The sky is the limit

Hip-hop has made its mark in the fashion industry, with brands voicing social opposition. BANLIEUE is such a brand. The installation centres on the Past-Present-Future story of a childhood dream. It’s intended to demonstrate how they can make something out of nothing and use this message to move a community. Jairo Lopez: “The name of the brand is Banlieue. (That’s French for ‘suburb’.) Our inspiration comes from the mentality of the people living in these neighbourhoods. There’s a lot going on. As a brand, we want to focus on the positive within this framework. On the ambitions, imaginations, and dreams of these people.

‘The World is Yours’ is a quote we can identify with. It motivates us to keep our heads up and stay focused to achieve our goals. The people are our goal. To inspire and to move them, to show them that anything is possible. Unconsciously, this is what happens in the banlieues, too. You’ll often read - and see it in the streets - that new trends from the banlieues inspire Paris, and Paris inspires the world.”

Places to be

In Stacked, Brand New Guys refers to the year 1996, when several developments involving hip-hop came together. Rapper E-life released his single ‘Stacked with Honors’, which put West-Kruiskade Rotterdam on the hip-hop map as the centre of creativity and coolness. In Stacked, Brand New Guys highlights Nighttown, record shop Billboard Records, and creative incubator Odeon. Three hotspots shaped by hip-hop through dance and music. ‘Places to be’ for local hip-hop lovers and international artists. The original letters from the Nighttown façade have been included in the exhibition, as have unpublished photos from the former nightclub.

Cye Wong-Loi-Sing: “Above all, we hope that The World is Yours! will inspire younger generations to build from this. That they realise that they are not alone but have their place within a tradition. And that they can relate to the generations that went before them.”

Beyond transience

Concrete Blossom uses Mapping the culture and Bospolderplein to address the role of hip-hop and communities in urban formation and urban renewal. In the past, present, and future.

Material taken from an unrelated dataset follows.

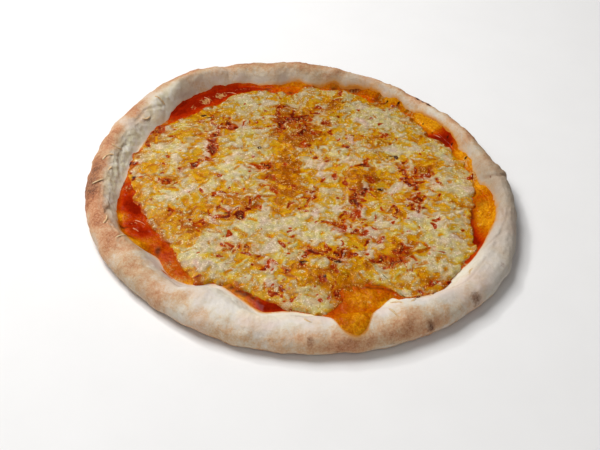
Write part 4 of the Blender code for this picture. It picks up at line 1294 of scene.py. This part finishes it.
def make_shreds():
    random = np.random.default_rng(SHRED_SEED)
    places = []
    faces = []
    veiled = []
    count = SHRED_STEPS * SHRED_SIDES
    for line, half_width, thickness, lift in shred_paths(random):
        radius = np.hypot(line[:, 0], line[:, 1])
        angle = np.degrees(np.arctan2(line[:, 1], line[:, 0]))
        points = np.column_stack((line, dough_top(radius, angle) + lift))
        wave = 1 + 0.22 * np.sin(np.linspace(0, random.uniform(4, 9), SHRED_STEPS) + random.uniform(0, 6))
        first = len(places) * count
        places.append(strip(points, half_width, thickness, wave))
        veiled += [float(thickness == STRAND_THICKNESS)] * count
        faces += grid_faces(SHRED_STEPS, SHRED_SIDES, first)
        faces.append([first + side for side in range(SHRED_SIDES)])
        faces.append([first + count - 1 - side for side in range(SHRED_SIDES)])
    flat = np.concatenate(places) - MIDDLE
    shreds = new_piece("loose_shreds", flat, faces, shred_look(), "crust")
    paint(shreds, {"veiled": veiled})


def shred_look():
    look = Look("baked_shred_skin")
    (veiled,) = look.attributes("veiled")
    grain = look.noise(1.2, detail=2)
    tone = look.add_share(look.noise(4), grain, 0.4)
    baked = look.ramp(tone, (
        (0.25, 196, 152, 106), (0.45, 204, 172, 130), (0.6, 212, 188, 148), (0.8, 222, 206, 172),
    ))
    soaked = look.ramp(tone, ((0.3, 176, 74, 24), (0.5, 190, 116, 72), (0.7, 200, 150, 116)))
    look.cover(look.mix(veiled, baked, soaked), look.between(grain, 0.3, 0.7, 0.4, 0.6))
    look.settle(Specular_IOR_Level=0.1, Coat_Weight=0.2, Coat_Roughness=0.15)
    look.bump(grain, 0.5, 0.5)
    return look.material


# Light, floor and camera

CAMERA_PLACE = (0.001, -0.6288, 0.5356)
CAMERA_AIM = (0.001, -0.0308, 0.0)
CAMERA_ROLL = 1.56
LENS = 66.0
SENSOR = 36.0
FLOOR_HEIGHT = -0.2 * MM


def make_camera():
    place = Vector(CAMERA_PLACE)
    ahead = (Vector(CAMERA_AIM) - place).normalized()
    right = ahead.cross(Vector((0, 0, 1))).normalized()
    up = right.cross(ahead)
    roll = math.radians(CAMERA_ROLL)
    rolled_right = math.cos(roll) * right + math.sin(roll) * up
    rolled_up = math.cos(roll) * up - math.sin(roll) * right
    camera = bpy.data.objects.new("camera", bpy.data.cameras.new("camera"))
    bpy.context.scene.collection.objects.link(camera)
    turn = Matrix((rolled_right, rolled_up, -ahead)).transposed().to_4x4()
    camera.matrix_world = Matrix.Translation(place) @ turn
    camera.data.lens = LENS
    camera.data.sensor_width = SENSOR
    bpy.context.scene.camera = camera


def area_light(name, place, size, power):
    """A square lamp aimed at the middle of the floor."""
    lamp = bpy.data.lights.new(name, "AREA")
    lamp.size = size
    lamp.energy = power
    made = bpy.data.objects.new(name, lamp)
    bpy.context.scene.collection.objects.link(made)
    made.location = place
    made.rotation_euler = (-Vector(place)).to_track_quat("-Z", "Y").to_euler()


def make_studio():
    bpy.ops.mesh.primitive_plane_add(size=6, location=(0, 0, FLOOR_HEIGHT))
    floor = bpy.context.active_object
    floor.name = "floor"
    look = Look("pale_floor")
    look.cover(look.mix(look.noise(40), (0.80, 0.79, 0.78, 1), (0.84, 0.83, 0.82, 1)), 0.85)
    floor.data.materials.append(look.material)
    area_light("key", (-0.6, 0.35, 1.2), 0.8, 19)
    area_light("front", (-0.1, -1.3, 1.1), 1.8, 7)
    area_light("glint", (-0.7, 0.75, 1.05), 0.12, 4)
    world = bpy.data.worlds.new("studio")
    world.use_nodes = True
    backdrop = world.node_tree.nodes["Background"]
    backdrop.inputs["Color"].default_value = (1, 1, 1, 1)
    backdrop.inputs["Strength"].default_value = 0.13
    bpy.context.scene.world = world
    bpy.context.scene.view_settings.view_transform = "Standard"


make_camera()
make_studio()
make_crust()
make_sauce()
make_cheese()
make_shreds()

Malique Mohamud: “Rotterdam is known as the ‘social nursery’ of the Netherlands. Culturally rich and politically complex migrant neighbourhoods produced an environment where a new language (street language) and other forms of culture could emerge. Its consumable form – Urban Culture – influences millions of Dutch people under 50 every day. And so, it transforms the standards, values, and tastes of much of the country. Concrete Blossom explores how hip-hop as a transformative force can actively transform the city and move beyond umbrella terms like Super Diversity.” Malique Mohamud continues: “This form of postcolonial urban heritage has a creative power that is super relevant to tackling the social and ecological tasks of our time.” 

The Party Never Ends

The Notes platform was founded by and for Rotterdam youth. In The world is yours! they present the documentary The Party Never Ends (2022). Notes focuses on bringing the youth together and strengthening a sense of collectivity. In the documentary, Notes shows how the platform applies this mission to BBQs, for example, or block parties, organised in urban spaces that are currently changing due to gentrification.   Notes: “We continue on the practices and infrastructures of the generations before us. We are trying to show this in the documentary: why and how we serve our peers in the city.” Notes hopes to encourage their peers (and the generations to come) to speak up and to continue to appropriate the city. “After all, the city also belongs to us,” according to Notes.   In the documentary, Notes highlights in context how they embody a new generation of disruptors in the year 2022. “We acknowledge that there are obstacles, but that it is primarily about connectivity and necessity, and that things are a lot easier for a collective.” 

Skate On, Woei, Wi Masanga, and 7 other hotspots

The exhibition also includes an overview of locations that are important to hip-hop and the formation of Rotterdam. Woei, Rotterdam Airlines, Waterfront , and Wi Masanga, to name but a few. And Skate On, which has become a place of pilgrimage for graffiti artists. 

The museum as a platform

The fact that BANLIEUE, Brand New Guys, Concrete Blossom, and Notes tell their own stories instead of the museum coming up with some summary of hip-hop was a prerequisite for all parties involved. Wayne Modest, content director at the Wereldmuseum: “As a museum, we are redefining our role: How do we contribute? One thing is for certain: sustainable collaborations with the city and its communities must take centre stage. In our collaborations, we will have to show restraint, and let others do the talking. And give them space, in every sense of the word.” 

Modest continues: “It’s easier said than done, and the reality may be unruly. But we’re committed to this new approach. Even though it’s one that we have yet to familiarise ourselves with. And it means that we have to redesign many of our processes. We are still learning. The World is Yours! - Hip-hop makes the city is one of the steps we’re taking. We’re open about the fact that we are committed to making a serious long-term, sustainable change in the way we work.”